Canadian seniors over a certain age and under a certain income qualify for the age amount. This non-refundable tax credit can help to reduce the tax you owe, but it cannot earn you a refund. However, you may be able to transfer it to your spouse. Find out how to use the age amount to optimize your tax return.

Qualifying for the Age Amount

To claim the age amount, you must turn 65 by the last day of the tax year for which you are filing.

To qualify, your net income must be less than $89,422, and the amount you may claim varies depending on your income.

If you have declared bankruptcy in the previous year or if you ceased being a resident of Canada for income tax purposes, you are not entitled to this amount.

Calculating Your Age Amount

  • If your income is $38,508 or less, the Canada Revenue Agency allows you to claim $7,637 as an age amount.
  • If your income is more than $38,508 but less than $89,422 you can calculate your age amount using the formula for line 30100 on the federal tax worksheet.
  • Subtract $38,508 from your income, and multiply the difference by 15 percent.
  • Then, subtract that number from the maximum claim amount to calculate your amount.

For example, if your net income from line 23400 of your income tax return is $70,000, the difference between that number and $38,508 is $31,492. Fifteen percent of that figure ($33,024 x 0.15) is $4,723.80. When you subtract that figure from the maximum claim of $7,637, the result is $2,913.20.

Filing Your Taxes

To claim the age amount, note your age in the Information “About You” section on the first page of your tax return.

If you qualify for the maximum claim amount, enter it on line 30100. If you do not qualify for the maximum amount, use the figure from the formula explained above.

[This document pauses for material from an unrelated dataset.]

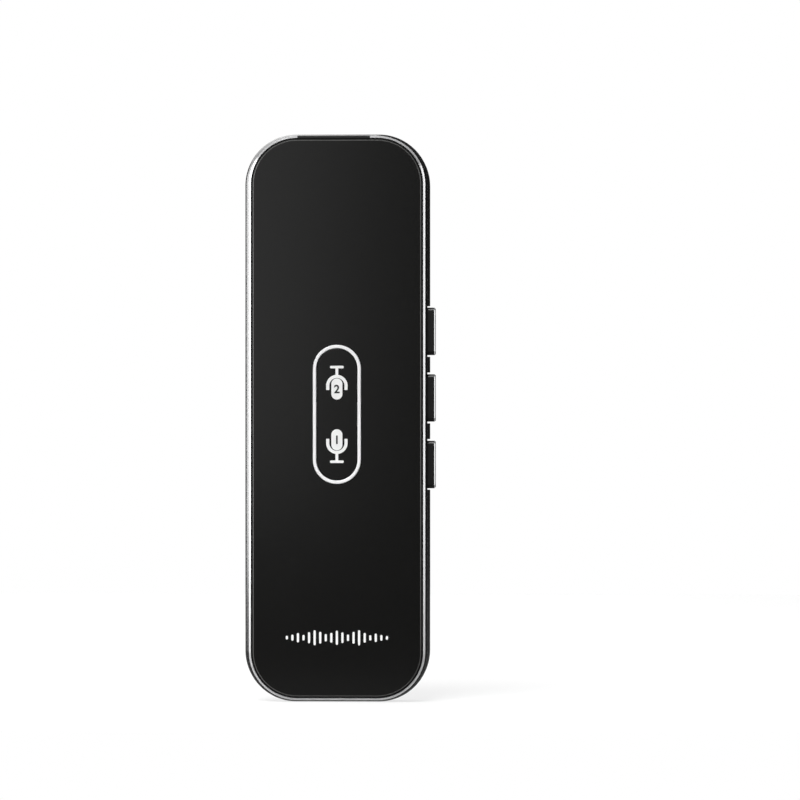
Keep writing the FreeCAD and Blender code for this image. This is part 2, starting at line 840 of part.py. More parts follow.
def battery_cell():
    """The soft pouch cell, with rounded long edges, lying on its tape on the board."""
    y0 = board_back_y + battery_tape_thickness
    half_w = battery_width / 2
    top_z = battery_bottom_z + battery_height
    cell = box(battery_x - half_w, battery_x + half_w, y0, y0 + battery_thickness, battery_bottom_z, top_z)
    long_edges = [edge for edge in cell.Edges if edge.BoundBox.ZLength > battery_height / 2]
    return cell.makeFillet(battery_round, long_edges)


def battery_tape():
    half_w = battery_width / 2 - battery_tape_margin
    low_z = battery_bottom_z + battery_tape_margin
    high_z = battery_bottom_z + battery_height - battery_tape_margin
    y1 = board_back_y + battery_tape_thickness
    return box(battery_x - half_w, battery_x + half_w, board_back_y, y1, low_z, high_z)


def circuit_middle_y():
    return board_back_y + battery_tape_thickness + battery_thickness / 2


def battery_circuit():
    """The protection circuit folded against the top end of the cell."""
    half_w = circuit_width / 2
    half_t = circuit_thickness / 2
    z0 = battery_bottom_z + battery_height
    y = circuit_middle_y()
    return box(battery_x - half_w, battery_x + half_w, y - half_t, y + half_t, z0, z0 + circuit_height)


def header_bottom_z():
    return battery_bottom_z + battery_height + circuit_height + lead_rise


def battery_leads():
    """Two wires from the protection circuit to the plug."""
    low_z = battery_bottom_z + battery_height + circuit_height
    high_z = header_bottom_z()
    near_y = circuit_middle_y()
    far_y = board_back_y + header_thickness / 2
    third = lead_rise / 3
    leads = []
    for side in (-1, 1):
        x = connector_x + side * lead_spacing / 2
        points = [
            Vec(x, near_y, low_z),
            Vec(x, near_y, low_z + third),
            Vec(x, far_y, high_z - third),
            Vec(x, far_y, high_z),
        ]
        leads.append(tube(points, lead_radius, lead_bend_radius))
    return leads


def battery_plug():
    z0 = header_bottom_z()
    half_w = header_width / 2 - header_wall - plug_gap
    y0 = board_back_y + header_wall + plug_gap
    y1 = board_back_y + header_thickness - header_wall - plug_gap
    top_z = z0 + header_height - header_wall - plug_gap
    return box(connector_x - half_w, connector_x + half_w, y0, y1, z0, top_z)


def battery_header():
    """The board's battery connector, open towards the battery."""
    z0 = header_bottom_z()
    half_w = header_width / 2
    y1 = board_back_y + header_thickness
    header = box(connector_x - half_w, connector_x + half_w, board_back_y, y1, z0, z0 + header_height)
    inner_w = half_w - header_wall
    inner_top = z0 + header_height - header_wall
    inner_y0 = board_back_y + header_wall
    hollow = box(connector_x - inner_w, connector_x + inner_w, inner_y0, y1 - header_wall, z0 - overcut, inner_top)
    return header.cut(hollow)


def speaker_front_y():
    return cover_inner_y - mesh_thickness - gasket_thickness


def speaker_mesh():
    return rod_y(0, cover_inner_y - mesh_thickness, cover_inner_y, speaker_z, speaker_radius)


def speaker_gasket():
    y0 = speaker_front_y()
    y1 = cover_inner_y - mesh_thickness
    ring = rod_y(0, y0, y1, speaker_z, speaker_radius)
    return ring.cut(rod_y(0, y0, y1, speaker_z, speaker_radius - speaker_rim_width))


def speaker_basket():
    """A shallow dish with a rim, open in the middle for the yoke."""
    y1 = speaker_front_y()
    y0 = y1 - basket_depth
    dish = rod_y(0, y0, y1, speaker_z, speaker_radius)
    hollow = rod_y(0, y0 + basket_wall, y1, speaker_z, speaker_radius - speaker_rim_width)
    return dish.cut([hollow, rod_y(0, y0, y1, speaker_z, yoke_radius)])


def yoke_bottom_y():
    return speaker_front_y() - speaker_height


def speaker_yoke():
    y0 = yoke_bottom_y()
    cup = rod_y(0, y0, y0 + yoke_height, speaker_z, yoke_radius)
    return cup.cut(rod_y(0, y0 + yoke_wall, y0 + yoke_height, speaker_z, yoke_radius - yoke_wall))


def speaker_magnet():
    y0 = yoke_bottom_y() + yoke_wall
    return rod_y(0, y0, y0 + magnet_height, speaker_z, magnet_radius)


def cone_foot_y():
    return yoke_bottom_y() + yoke_height + coil_reach


def voice_coil():
    y1 = cone_foot_y()
    coil = rod_y(0, y1 - coil_height, y1, speaker_z, coil_radius)
    return coil.cut(rod_y(0, y1 - coil_height, y1, speaker_z, coil_radius - coil_wall))


def speaker_cone():
    """A thin shallow cone from the basket's rim in to the voice coil, with a flat middle."""
    foot_y = cone_foot_y()
    wide = speaker_radius - speaker_rim_width - cone_thickness
    outer_y = foot_y + cone_rise
    points = [
        Vec(0, foot_y, speaker_z),
        Vec(coil_radius, foot_y, speaker_z),
        Vec(wide, outer_y, speaker_z),
        Vec(wide + cone_thickness, outer_y, speaker_z),
        Vec(wide + cone_thickness, outer_y + cone_thickness, speaker_z),
        Vec(wide, outer_y + cone_thickness, speaker_z),
        Vec(coil_radius, foot_y + cone_thickness, speaker_z),
        Vec(0, foot_y + cone_thickness, speaker_z),
    ]
    section = Part.Face(Part.makePolygon(points + [points[0]]))
    return section.revolve(Vec(0, 0, speaker_z), Vec(0, 1, 0), 360)


def speaker_contacts():
    """Two sprung strips that join the board to the speaker's basket."""
    low_y = board_back_y
    high_y = speaker_front_y() - basket_depth
    contacts = []
    for side in (-1, 1):
        x = side * contact_x
        z0 = speaker_z - contact_foot - contact_run / 2
        z1 = z0 + contact_foot
        z2 = z1 + contact_run
        z3 = z2 + contact_foot
        points = [
            Vec(x, low_y, z0),
            Vec(x, low_y, z1),
            Vec(x, high_y - contact_strip, z2),
            Vec(x, high_y - contact_strip, z3),
            Vec(x, high_y, z3),
            Vec(x, high_y, z2 - contact_strip),
            Vec(x, low_y + contact_strip, z1 - contact_strip),
            Vec(x, low_y + contact_strip, z0),
        ]
        section = Part.Face(Part.makePolygon(points + [points[0]]))
        strip = section.extrude(Vec(contact_width, 0, 0))
        strip.translate(Vec(-contact_width / 2, 0, 0))
        contacts.append(strip)
    return contacts


def bluetooth_antenna():
    """A bent metal strip under the top wall, with a leg soldered to the front of the board."""
    top_z = cavity_top_z - antenna_gap
    leg_y = board_front_y - antenna_strip
    bar = box(antenna_left_x, antenna_right_x, web_back_y + antenna_web_gap, board_front_y, top_z - antenna_strip, top_z)
    leg_x0 = antenna_right_x - antenna_leg_width
    leg = box(leg_x0, antenna_right_x, leg_y, board_front_y, board_top_z - antenna_leg_overlap, top_z)
    return bar.fuse(leg)


def light_guide():
    """A clear rod through the web that carries the lamp's light to the dark panel."""
    lamp_face_y = board_front_y - lamp_thickness
    rod = rod_y(light_x, web_front_y, lamp_face_y - lamp_gap, light_z, light_guide_radius)
    collar = rod_y(light_x, web_back_y, web_back_y + light_collar_thickness, light_z, light_collar_radius)
    return rod.fuse(collar)


def status_lamp():
    y0 = board_front_y - lamp_thickness
    half_w = lamp_width / 2
    half_h = lamp_height / 2
    return box(light_x - half_w, light_x + half_w, y0, board_front_y, light_z - half_h, light_z + half_h)


def board_part(x, z, width, height, thickness):
    half_w = width / 2
    half_h = height / 2
    return box(x - half_w, x + half_w, board_back_y, board_back_y + thickness, z - half_h, z + half_h)


def shield_can():
    """The pressed metal lid over the radio, open towards the board."""
    x, z, width, height, thickness = shield_box
    can = board_part(x, z, width, height, thickness)
    inside = board_part(x, z, width - 2 * shield_wall, height - 2 * shield_wall, thickness - shield_wall)
    return can.cut(inside)


def board_capacitors():
    blocks = []
    for first_x, z, row_length in capacitor_rows:
        for number in range(round(row_length / capacitor_pitch)):
            x = first_x + number * capacitor_pitch
            blocks.append(board_part(x, z, capacitor_width, capacitor_height, capacitor_thickness))
    return blocks


def save(name, shape):
    """Write one node. A list of solids is written as one group."""
    if isinstance(shape, list):
        shape = Part.makeCompound(shape)
    shape.exportStep(f"parts/{name}.step")


nodes = {
    "front_housing": front_housing(),
    "antenna_window": antenna_window(),
    "side_frame": side_frame(),
    "rear_cover": rear_cover(),
    "front_panel": front_panel(),
    "panel_tape": panel_tape(),
    "key_ring": key_ring(),
    "rocker_key": rocker_key(),
    "rocker_pin": rocker_pin(),
    "pivot_bracket": pivot_bracket(),
    "bracket_screws": bracket_screws(),
    "key_mat": key_mat(),
    "housing_screws": housing_screws(),
    "board_screws": board_screws(),
    "main_board": main_board(),
    "charging_socket": charging_socket(),
    "socket_tongue": socket_tongue(),
    "bottom_microphone": microphone(cavity_bottom_z, 1),
    "bottom_microphone_boot": microphone_boot(cavity_bottom_z, 1),
    "top_microphone": microphone(cavity_top_z, -1),
    "top_microphone_boot": microphone_boot(cavity_top_z, -1),
    "battery_cell": battery_cell(),
    "battery_tape": battery_tape(),
    "battery_circuit": battery_circuit(),
    "battery_leads": battery_leads(),
    "battery_plug": battery_plug(),
    "battery_header": battery_header(),
    "speaker_mesh": speaker_mesh(),
    "speaker_gasket": speaker_gasket(),
    "speaker_basket": speaker_basket(),
    "speaker_yoke": speaker_yoke(),
    "speaker_magnet": speaker_magnet(),
    "voice_coil": voice_coil(),
    "speaker_cone": speaker_cone(),
    "speaker_contacts": speaker_contacts(),
    "bluetooth_antenna": bluetooth_antenna(),
    "light_guide": light_guide(),
    "status_lamp": status_lamp(),
    "shield_can": shield_can(),
    "board_capacitors": board_capacitors(),
}
for name, sizes in chip_boxes.items():
    nodes[name] = board_part(*sizes)
for number, name in enumerate(button_names):
    nodes[f"{name}_button"] = side_button(number)
    nodes[f"{name}_plunger"] = switch_plunger(number)
    nodes[f"{name}_switch"] = side_switch(number)

for name, shape in nodes.items():
    save(name, shape)
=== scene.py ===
import json
import math

import bpy
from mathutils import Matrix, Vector


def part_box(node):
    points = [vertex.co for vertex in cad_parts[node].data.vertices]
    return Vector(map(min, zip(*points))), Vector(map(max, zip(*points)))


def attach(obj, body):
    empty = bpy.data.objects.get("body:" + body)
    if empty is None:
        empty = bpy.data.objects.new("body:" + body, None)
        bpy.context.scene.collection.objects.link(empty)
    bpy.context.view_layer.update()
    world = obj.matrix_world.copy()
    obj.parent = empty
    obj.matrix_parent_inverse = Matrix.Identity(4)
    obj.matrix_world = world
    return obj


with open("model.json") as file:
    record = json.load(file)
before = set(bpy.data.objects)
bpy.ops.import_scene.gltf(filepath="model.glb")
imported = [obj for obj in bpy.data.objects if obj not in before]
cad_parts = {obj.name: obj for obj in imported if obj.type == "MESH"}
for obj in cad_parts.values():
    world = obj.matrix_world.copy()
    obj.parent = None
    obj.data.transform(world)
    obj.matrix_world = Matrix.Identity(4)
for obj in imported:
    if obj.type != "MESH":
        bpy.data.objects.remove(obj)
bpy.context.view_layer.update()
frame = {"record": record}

MM = 0.001

# Camera: a long lens at the height of the case, a little to the right of it
PICTURE_MM = 197.87
PICTURE_CENTRE_MM = (15.37, 0.0, 74.44)
CAMERA_AZIMUTH = 1.9
CAMERA_ELEVATION = 0.0
CAMERA_LENS = 200.0
SENSOR_MM = 36.0

# Places on the front, in millimetres
KEY_Z = 70.9
FACE_Y = -5.5
PRINT_THICKNESS = 0.03
NUMERAL_THICKNESS = 0.015

# The microphone symbol, measured from the middle of its capsule outwards
CAPSULE_HALF_WIDTH = 1.37
CAPSULE_HALF_HEIGHT = 2.6
CAPSULE_OFFSET = 6.25
CRADLE_OUTER = 2.64
CRADLE_STROKE = 0.78
CRADLE_CENTRE = 0.85
CRADLE_CORNER = 0.16
CRADLE_OPEN = -0.25
STEM_HALF_WIDTH = 0.35
STEM_END = 5.4
BASE_HALF_WIDTH = 1.7
BASE_THICKNESS = 0.64
NUMERAL_HEIGHT = 2.1
NUMERAL_TYPE_SIZE = 2.94
NUMERAL_BOLD = 0.07

# The sound-level bars on the lower front
BARS_Z = 15.9
BAR_WIDTH = 0.55
BAR_PITCH = 1.37
BAR_HEIGHTS = (0.9, 1.5, 2.3, 1.4, 2.7, 3.7, 2.9, 1.8, 2.4, 3.5, 2.6, 1.6, 2.9, 3.7, 2.4, 1.3, 2.1, 1.4, 0.9)

# Contacts on the socket's tongue
CONTACT_COUNT = 12
CONTACT_PITCH = 0.5
CONTACT_WIDTH = 0.26
CONTACT_THICKNESS = 0.02
CONTACT_START = 0.4
CONTACT_END = 3.6

ARC_STEPS = 20
RELIEF_DEPTH = 0.02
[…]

Claim the corresponding provincial or territorial credits on line 5808 of your provincial or territorial tax return as well (428 Form).

Transferring Your Age Amount

If qualify for an age amount but you do not need it, you can transfer all or part of it to your spouse or common-law partner.

For example, if you qualify for the maximum old age amount of $7,637 but you only owe $2,000 in taxes, you cannot claim a refund for the unused age amount, making it essentially worthless to you.

However, you can transfer it to your partner. If your spouse or common-law partner is facing a large tax bill, the transferred amount can help offset his tax bill.

To claim the transferred amount, your spouse or common-law partner should add it to any other transferred amounts they are receiving, and they should enter the total on line 32600 of their federal income tax return. To accept the transfer, your spouse or common-law partner doesn’t need to meet any age or income criteria.